Other advice seeking: what did you write about in your essay? Who wrote your recommendations? What questions were asked in your interview?


Jan 11, 2017 - 10:03am

Thats a good question, not sure if Im qualified to answer but Ill give my two cents anyways.

What I gathered from my interviews, talking to other candidates and reading the interwebs is that HBS is not looking for a certain profile, they are looking for leaders. I don't think they would rule someone out because they are on the finance track. If you have a compelling argument for why you belong, then they will give you a shot. Additionally, I think that a lot of finance type people apply with "similar" profiles, so it may seem like HBS hates them but it may be a function of numbers. Also for 2+2 they do target STEM and women it seems but obviously that is not a hard and fast rule.

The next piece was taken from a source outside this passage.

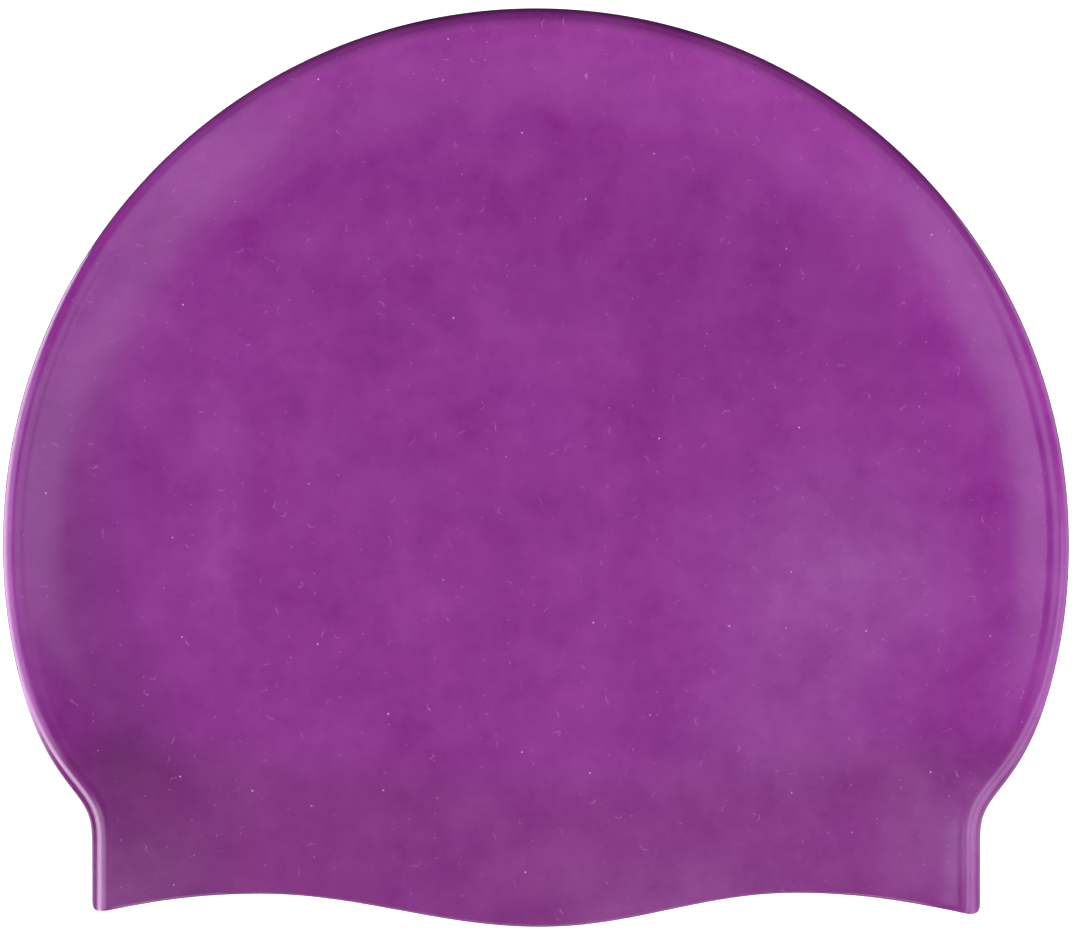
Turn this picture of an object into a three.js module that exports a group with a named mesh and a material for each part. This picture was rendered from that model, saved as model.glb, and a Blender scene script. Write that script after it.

Definitely apply, you have nothing to lose. Tons of 2+2 rejections end up getting admitted later on in the regular pool. I also met a few finance interviewees in the 2+2 pool so I know they are there.

One piece of advice about the essay, do not ask anyone what they wrote. There is no framework that works exclusively so you just want to write one that explains you in some way that you couldn't do justice in the rest of your application. If you start listening to other people, they may influence you to write an essay that isn't completely you.

In terms of my recommendations, I had a technical (head of engineering school) and a business (head of entreprenuership honors program that I was in).

The interview was super quick, and they really tried to get to know me better. There were no curveballs. We went through the transitions and decisions behind my resume and then talked about an anecdote in my essay, talked about some career goals, and any questions stemming from those questions. I really tried to focus on being self aware and humble in my answers.

Hope this helps, feel free to message me with more questions.